The same are as follows:
  1. The police authorities, at the initial phase of the investigation, had failed to invoke sections 3 (1) (u) and 3 (2) (va) of SC/ST Act 1989 in the said FIR. The facts of the case clearly attract these provisions. In particular, when the FIR is registered under IPC sections, the police authorities are also bound to include section 3 (2) (va) of SC/ST PoA Act. Moreover since the FIR is registered under 506 of IPC, so it is obvious that section 3 (2) (va) of SC/ST PoA Act is applicable. But the Hon’ble Court did not consider these legalities of the case and rendered a judgment which is against the principle of Social Justice.
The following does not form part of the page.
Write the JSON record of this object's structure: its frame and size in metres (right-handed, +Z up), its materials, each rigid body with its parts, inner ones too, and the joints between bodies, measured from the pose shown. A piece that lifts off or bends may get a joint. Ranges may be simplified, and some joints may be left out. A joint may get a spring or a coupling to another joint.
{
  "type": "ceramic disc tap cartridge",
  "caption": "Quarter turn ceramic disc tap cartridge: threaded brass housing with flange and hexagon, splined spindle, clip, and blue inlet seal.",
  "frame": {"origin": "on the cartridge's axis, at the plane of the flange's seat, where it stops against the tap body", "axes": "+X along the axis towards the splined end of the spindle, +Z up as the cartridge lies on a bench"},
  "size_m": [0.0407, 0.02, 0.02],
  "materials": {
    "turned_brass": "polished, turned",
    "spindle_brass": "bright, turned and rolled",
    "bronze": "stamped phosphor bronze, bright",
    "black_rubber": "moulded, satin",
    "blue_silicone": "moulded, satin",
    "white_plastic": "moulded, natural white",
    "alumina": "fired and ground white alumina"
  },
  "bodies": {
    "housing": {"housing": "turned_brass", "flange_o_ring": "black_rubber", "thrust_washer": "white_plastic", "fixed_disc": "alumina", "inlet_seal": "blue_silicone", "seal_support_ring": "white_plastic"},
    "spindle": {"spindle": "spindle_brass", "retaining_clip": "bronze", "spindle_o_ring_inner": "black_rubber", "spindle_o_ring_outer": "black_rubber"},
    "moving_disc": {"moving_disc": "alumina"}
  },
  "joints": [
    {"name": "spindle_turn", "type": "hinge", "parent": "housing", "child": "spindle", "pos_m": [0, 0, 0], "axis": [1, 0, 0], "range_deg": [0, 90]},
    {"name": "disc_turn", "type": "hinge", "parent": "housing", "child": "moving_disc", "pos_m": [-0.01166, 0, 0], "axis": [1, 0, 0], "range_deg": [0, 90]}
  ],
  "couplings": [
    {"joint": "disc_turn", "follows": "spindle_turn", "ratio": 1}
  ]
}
  2.  Moreover section 8 of the SC/ST PoA Act, 1989 talks about presumption as to offence. Sub Clause (c) of Section 8 further says that “the accused having personal knowledge of the victim or his family, the Court shall presume that the accused was aware of the caste or tribal identity of the victim, unless the contrary is proved”. The apex court has failed to look into this significant feature of the act. 
  3. Finally the Hon’ble court has ignored the basic principle set up under the Object and Reason clause of the act, i.e., the Act was enacted to improve the social economic conditions of the vulnerable sections of the society as they have been subjected to various offences such as indignities, humiliations and harassment.Even if a member of Schedule caste or Schedule Tribe is being verbally caste abused by the member of Dominant Caste, under the pretext of his caste identity, the act amounts to humiliation, harassment and violation of Article 21, i.e., Right to Life and Personal Dignity. 
Since the Hon’ble court has failed to consider the above mentioned aspect and has grossly erred in rendering the said impugned judgment, the National Dalit Movement for Justice would like to put forth following demands in order to prevent miscarriage of justice:
  1. The Hon’ble apex Court shall reconsider the appeal by taking suo-moto congnisance and transfer the same to a constitutional bench for consideration.
  2. The State shall file a review petition in order to ensure that the victims have access to justice. 
  3. Action shall be taken against the concerned police authorities under the section 4 (wilful negligence) of the SC/ST PoA Act for including inappropriate sections and diluting the gravity of the incident and for favouring the accused person. 
We, on behalf of the National Coalition for Strengthening SCs & STs PoA Act (NCSPOA) will take every possible step to emphasizing upon our demands and to take action on reinstating the SC/ST PoA Act.